There is no vocabulary for it. You can’t refer to “my ex”. Instead, you just can’t talk about it at all and years of your life get wiped away. Which might be a good thing, considering how remembering those years make your writhe in agonizing embarrassment. But no one lets you mourn. Mainly because they’re tired of you, him, and the fact that you’ve been mourning since the day you met him. No one lets you mourn the death of hope, which is the saddest death of all.

The end of unrequited love is no less monumental than any other. Look at the great unrequited loves throughout history: Britney Spears and Prince William, Rosie O’Donnell and Tom Cruise, Scarlet O’Hara and Ashley Wilkes. It is a proud tradition. And there is always light at the end of the tunnel. Glowing beaming radiant light. Because in the end Brit found K-Fed. And as God as her witness, I am sure, she will never be hungry again.

January 31, 2006

There's a dog in the school

Do you remember what it was like when a dog got into your school? Stuart and I were discussing this today, the ensuing chaos, cheering children and a very confused canine. We went to very different schools on separate continents, so this may be an under-recognised universal phenomenon.

Must-read lists for children! It’s a fun article, except that Andrew Motion recommends Ulysses, that pretentious fecker.
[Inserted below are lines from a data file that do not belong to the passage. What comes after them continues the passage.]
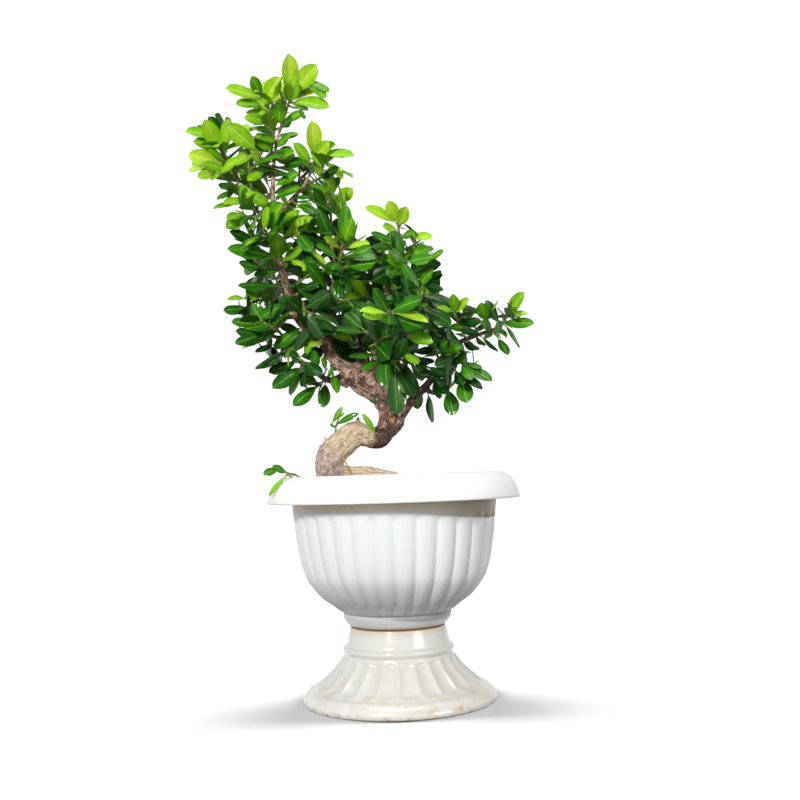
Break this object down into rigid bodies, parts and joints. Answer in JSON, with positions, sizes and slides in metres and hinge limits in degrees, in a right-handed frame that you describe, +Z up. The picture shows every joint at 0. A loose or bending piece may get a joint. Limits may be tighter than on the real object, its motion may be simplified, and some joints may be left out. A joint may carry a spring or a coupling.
{
  "type": "ficus ginseng bonsai in a pedestal urn",
  "caption": "Small evergreen ficus bonsai with an S-shaped trunk and glossy oval leaves, in a white fluted plastic pedestal urn with a rolled rim.",
  "frame": {"origin": "middle of the whole part's box on the plane that the foot stands on", "axes": "+Z up along the pot's axis, -Y towards the viewer, with the crown leaning towards -X"},
  "size_m": [0.4528, 0.32, 0.8255],
  "materials": {
    "bowl_plastic": "moulded white plastic, satin gloss",
    "foot_plastic": "moulded cream-white plastic, glossy",
    "soil": "rough, crumbly potting soil",
    "bark": "matte bark, tan low down and dark brown above",
    "leaves": "waxy, glossy above and paler below"
  },
  "bodies": {
    "root": {"pot_bowl": "bowl_plastic", "pot_foot": "foot_plastic", "soil": "soil", "trunk": "bark", "shoot_top": "leaves", "shoot_top_left": "leaves", "shoot_top_back": "leaves", "shoot_crest_left": "leaves", "shoot_crest_low": "leaves", "shoot_crest_front": "leaves", "shoot_crest_back": "leaves", "shoot_fork_tip": "leaves", "shoot_fork_right": "leaves", "shoot_fork_back": "leaves", "shoot_upper_back": "leaves", "shoot_upper_left": "leaves", "shoot_mid_left": "leaves", "shoot_mid_front": "leaves", "shoot_mid_right": "leaves", "shoot_mid_low_left": "leaves", "shoot_low_left": "leaves", "shoot_low_right": "leaves", "shoot_side_tip": "leaves", "shoot_side_low": "leaves", "shoot_side_front": "leaves", "shoot_side_under": "leaves", "shoot_under_tip": "leaves", "shoot_under_hang": "leaves", "shoot_front_left": "leaves", "shoot_middle_tip": "leaves", "shoot_middle_fork": "leaves", "shoot_middle_right": "leaves", "shoot_middle_front": "leaves", "shoot_middle_back": "leaves", "shoot_middle_low": "leaves", "shoot_low_back": "leaves", "shoot_right_tip": "leaves", "shoot_right_side": "leaves", "shoot_right_front": "leaves", "shoot_right_out": "leaves", "shoot_right_back": "leaves", "shoot_right_low": "leaves", "shoot_right_low_back": "leaves", "shoot_front_right": "leaves", "shoot_front_tip": "leaves", "shoot_front_mid": "leaves", "shoot_front_low": "leaves", "shoot_back_low": "leaves", "shoot_arm_tip": "leaves", "shoot_arm_up": "leaves", "shoot_arm_mid": "leaves", "shoot_arm_under": "leaves", "shoot_arm_front": "leaves", "shoot_low_tip": "leaves", "shoot_low_mid": "leaves", "shoot_back_tip": "leaves", "shoot_back_left": "leaves", "shoot_back_right": "leaves", "shoot_knuckle": "leaves", "shoot_over_rim": "leaves"}
  },
  "joints": []
}
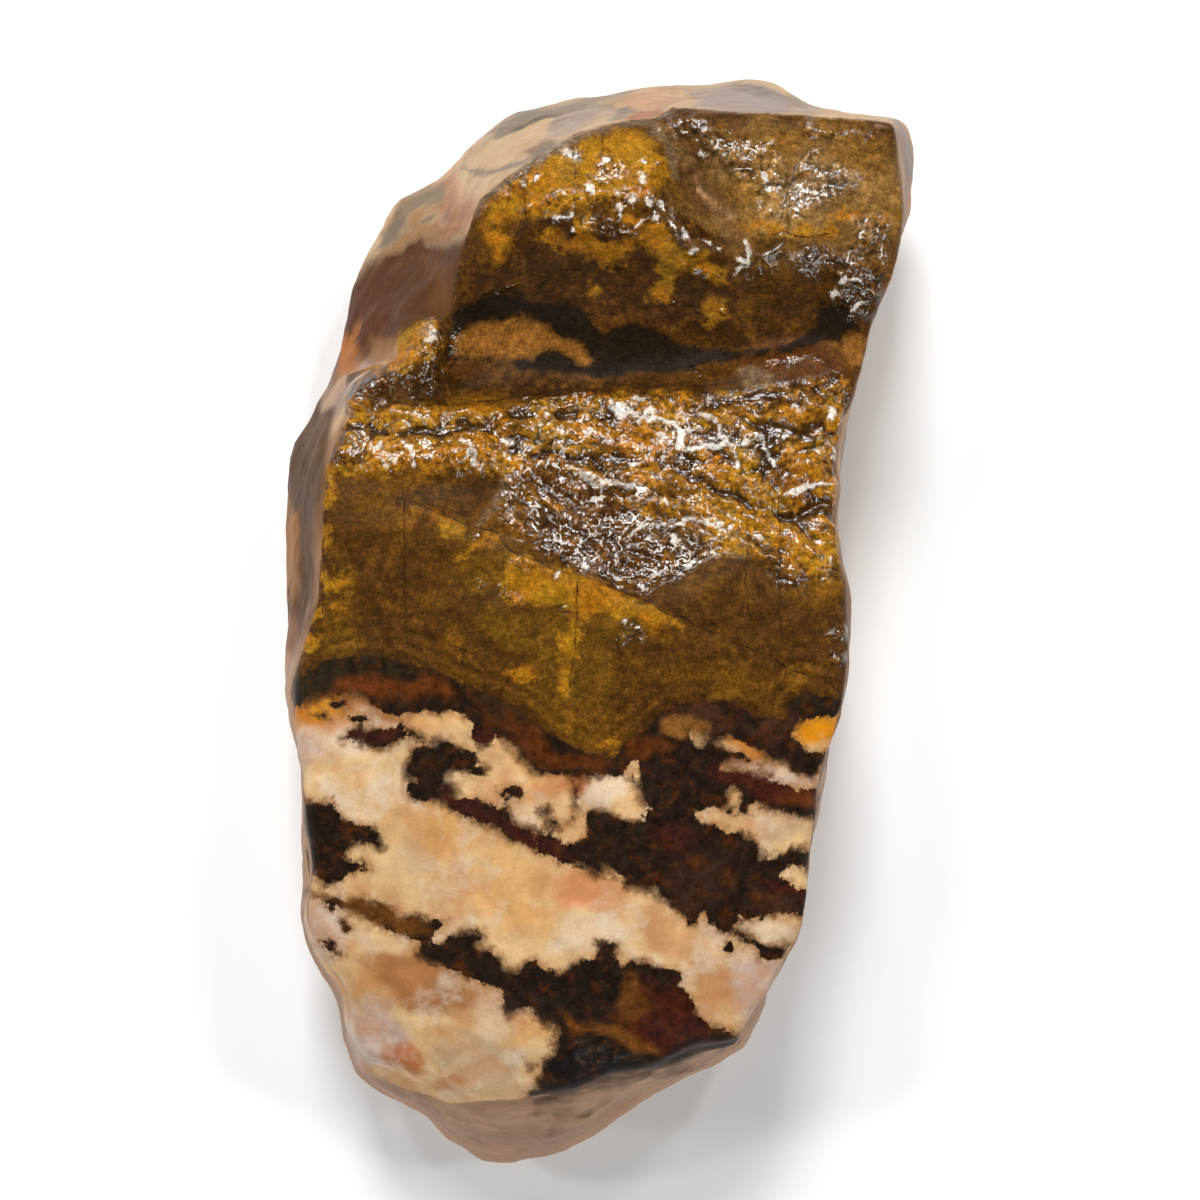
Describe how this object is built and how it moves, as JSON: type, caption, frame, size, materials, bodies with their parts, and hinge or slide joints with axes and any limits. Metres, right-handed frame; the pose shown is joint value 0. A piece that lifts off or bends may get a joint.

Anyway, I will make my own Kid Lit Must-Reads, as follows, in no particular order: Madeleine (Series) by Ludwig Bemelmans, Miffy (Series) by Dick Bruna, Dogger by Shirley Hughes, Olivia by Ian Falconer, Ramona (Series) by Beverley Quimby, Anne of Green Gables by LM Montgomery, A Handful of Time by Kit Pearson, Charlotte Sometimes by Penelope Farmer and A Wrinkle in Time (Series)- particularly A Swiftly Tilting Planet by Madeleine L’Engle. For one who so distains Science Fiction/Fantasy (sorry), I am confused as to why almost all the YA Books I remember, love and recommend are about time travel.

On peddling words.

And I toted Woolf in Ceylon home from the library today!